Одному из немногих – Ноздреву – автор отводит существенное место в завершающих главах поэмы. Бал у губернатора (в восьмой главе) – это и момент наивысшего торжества Чичикова, и его поражение, конфуз, неожиданное падение с той высоты, на которую он взлетел (или вскарабкался?). Появление Ноздрева в одно мгновение разрушает атмосферу светского веселья. «А, херсонский помещик, херсонский помещик!» – кричал он, подходя и заливаясь смехом, от которого дрожали его свежие, румяные, как весенняя роза, щеки. «Что? Много наторговал мертвых?» (VI, 172).

Ноздрев срывает с Чичикова маску херсонского помещика, он развенчивает его смехом, как это и принято в народной смеховой культуре. Но если карнавальный смех охватывает всех без исключения, поскольку на карнавале нет действующих лиц и зрителей, осмеянию могут подвергаться все, то от Ноздрева «все отступились и не слушали больше», однако «все же слова его о покупке мертвых душ были произнесены во всю глотку и сопровождены таким громким смехом, что привлекли внимание даже тех, которые находились в самых дальних углах комнаты» (там же).

Когда чиновники приглашают Ноздрева, чтобы задать ему вопросы о Чичикове, он на каждый вопрос отвечал положительно, тут же сочиняя отдельный сюжет, не смущаясь тем, что сам мог бы пострадать. «На вопрос не шпион ли он… Ноздрев отвечал, что шпион» – и доказывает это тут же придуманной историей. «На вопрос, не делатель ли он фальшивых бумажек, он отвечал, что делатель…» (VI, 208) и т. д. Сразу видно, как хочется самому Ноздреву побыть и шпионом, и делателем фальшивых бумажек, и увезти губернаторскую дочку если не для себя, то для «вернейшего друга».

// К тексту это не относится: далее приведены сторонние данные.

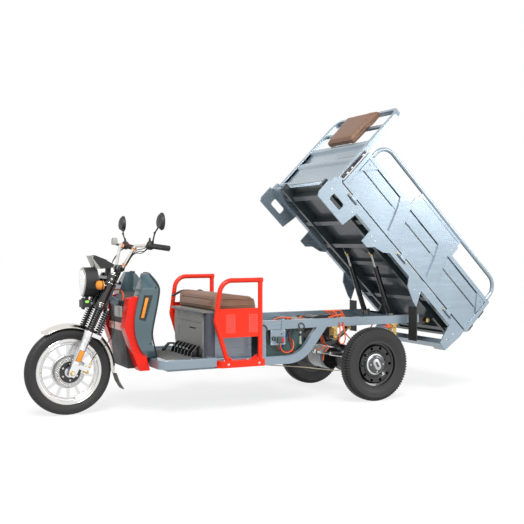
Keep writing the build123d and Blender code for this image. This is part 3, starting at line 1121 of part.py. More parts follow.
for part, name in ((bed_floor, "bed_floor"), (bed_beams, "bed_beams"), (side_rail, "side_rail_left"),
                   (rear_valance, "rear_valance"), (headboard, "headboard"), (backrest_pad, "backrest_pad"),
                   (bed_latches, "bed_latches"), (gate, "gate_left"), (tailgate, "tailgate")):
    keep(part.part, name, BED)
keep(mirror(side_rail.part, about=Plane.XZ), "side_rail_right", BED)
keep(mirror(gate.part, about=Plane.XZ), "gate_right", BED)

# ---- Mud flaps hang straight down from the rear arches ----
flap_pivot = (TIPPED * Location((FLAP_U, 0, FLAP_W))).position
with BuildPart() as mud_flap:
    box((-FLAP_SHEET / 2, FLAP_INNER, -FLAP_LENGTH), (FLAP_SHEET / 2, FLAP_OUTER, 0))
keep(mud_flap.part, "mud_flap_left", VEHICLE * Location(flap_pivot))
keep(mirror(mud_flap.part, about=Plane.XZ), "mud_flap_right", VEHICLE * Location(flap_pivot))

# ---- Lifting struts ----
CYLINDER_NECK = 26.0
CYLINDER_BORE_START = 60.0
strut_top = (TIPPED * Location((STRUT_EYE_U, 0, STRUT_EYE_W))).position
strut_line = Edge.make_line((STRUT_BASE[0], 0, STRUT_BASE[1]), (strut_top.X, 0, strut_top.Z))
STRUT = Location(Plane(origin=strut_line @ 0, x_dir=(0, 1, 0), z_dir=strut_line % 0))
with BuildPart() as strut_cylinder:
    rod((0, 0, CYLINDER_NECK), (0, 0, STRUT_CYLINDER), STRUT_RADIUS)
    rod((0, 0, 0), (0, 0, CYLINDER_NECK + 1), 10)
    rod((-10, 0, 0), (10, 0, 0), STRUT_EYE_RADIUS)
    rod((0, 0, CYLINDER_BORE_START), (0, 0, STRUT_CYLINDER + 1), STRUT_ROD_RADIUS + RUNNING, Mode.SUBTRACT)
    rod((-20, 0, 0), (20, 0, 0), STRUT_PIN + RUNNING, Mode.SUBTRACT)
with BuildPart() as strut_rod:
    rod((0, 0, 200), (0, 0, strut_line.length), STRUT_ROD_RADIUS)
    rod((-STRUT_EYE_WIDTH / 2, 0, strut_line.length), (STRUT_EYE_WIDTH / 2, 0, strut_line.length), STRUT_EYE_RADIUS)
for side, word in ((1, "left"), (-1, "right")):
    place = VEHICLE * Location((0, side * STRUT_SPREAD, 0)) * STRUT
    keep(strut_cylinder.part, f"strut_cylinder_{word}", place)
    keep(strut_rod.part, f"strut_rod_{word}", place)
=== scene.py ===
"""Dresses the electric cargo tricycle: finishes, tyres, soft goods, cables, fasteners and trim."""

import json
import logging
import math
from dataclasses import dataclass, field
from enum import Enum
from typing import Mapping, Optional, Sequence, Union

import bmesh
import bpy
from mathutils import Matrix, Vector

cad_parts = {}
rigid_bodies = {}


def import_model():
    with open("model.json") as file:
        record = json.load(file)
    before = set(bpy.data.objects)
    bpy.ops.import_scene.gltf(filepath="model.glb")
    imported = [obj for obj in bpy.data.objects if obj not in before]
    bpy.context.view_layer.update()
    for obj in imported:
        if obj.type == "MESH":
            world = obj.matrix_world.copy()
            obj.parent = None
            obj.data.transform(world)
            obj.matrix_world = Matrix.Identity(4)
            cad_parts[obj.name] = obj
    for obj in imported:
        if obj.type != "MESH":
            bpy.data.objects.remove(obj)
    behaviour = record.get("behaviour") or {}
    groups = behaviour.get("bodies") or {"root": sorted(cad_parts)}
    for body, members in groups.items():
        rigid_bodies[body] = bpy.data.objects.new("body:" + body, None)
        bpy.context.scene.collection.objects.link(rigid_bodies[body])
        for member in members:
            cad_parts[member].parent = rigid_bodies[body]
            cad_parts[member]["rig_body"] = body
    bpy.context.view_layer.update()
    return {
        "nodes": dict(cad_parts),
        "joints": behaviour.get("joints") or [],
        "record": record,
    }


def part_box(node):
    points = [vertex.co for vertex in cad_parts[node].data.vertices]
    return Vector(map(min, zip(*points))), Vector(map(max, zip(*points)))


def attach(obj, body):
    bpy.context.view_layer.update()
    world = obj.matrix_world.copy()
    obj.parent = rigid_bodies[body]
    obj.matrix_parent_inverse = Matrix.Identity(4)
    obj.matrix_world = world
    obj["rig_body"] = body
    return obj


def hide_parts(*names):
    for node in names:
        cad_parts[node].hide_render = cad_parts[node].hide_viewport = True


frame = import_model()

log = logging.getLogger("tricycle")
SIDES = (1, -1)


# ======================= Shader maths =======================


class Wire:
    """An output socket that takes part in shader maths."""

    def __init__(self, shader: "Shader", socket: bpy.types.NodeSocket) -> None:
        """Wraps one output socket of the shader's tree."""
        self.shader = shader
        self.socket = socket

    def _maths(self, operation: str, *values: "Operand") -> "Wire":
        """Adds a Math node and returns its output."""
        return self.shader.node("ShaderNodeMath", {"operation": operation}, dict(enumerate(values)))

    def __add__(self, other: "Operand") -> "Wire":
        """This value plus another."""
        return self._maths("ADD", self, other)

    def __sub__(self, other: "Operand") -> "Wire":
        """This value less another."""
        return self._maths("SUBTRACT", self, other)

    def __rsub__(self, other: "Operand") -> "Wire":
        """Another value less this one."""
        return self._maths("SUBTRACT", other, self)

    def __mul__(self, other: "Operand") -> "Wire":
        """This value times another."""
        return self._maths("MULTIPLY", self, other)

    def __truediv__(self, other: "Operand") -> "Wire":
        """This value over another."""
        return self._maths("DIVIDE", self, other)

    def __pow__(self, other: "Operand") -> "Wire":
        """This value to a power."""
        return self._maths("POWER", self, other)

    __radd__ = __add__
    __rmul__ = __mul__

    def fold(self) -> "Wire":
        """The distance of this value from the nearest whole number."""
        return self._maths("PINGPONG", self, 0.5)


Operand = Union[Wire, float, Sequence[float]]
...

Но этот творческий запал Ноздрева в конце концов вступает в такую фазу, что все заинтриговавшие чиновников сюжеты обесцениваются, и жизнедеятельные способности Ноздрева оказываются под сомнением: «Ноздрев понес такую околесину, которая не только не имела никакого подобия правды, но даже просто ни на что не имела подобия, так что чиновники, вздохнувши, все отошли прочь» (VI, 209). Поиск живого содержания жизни может завершится его обретением, но, будучи лишь стихийным, грозит обернуться утратой ее устойчивого, серьезного содержания.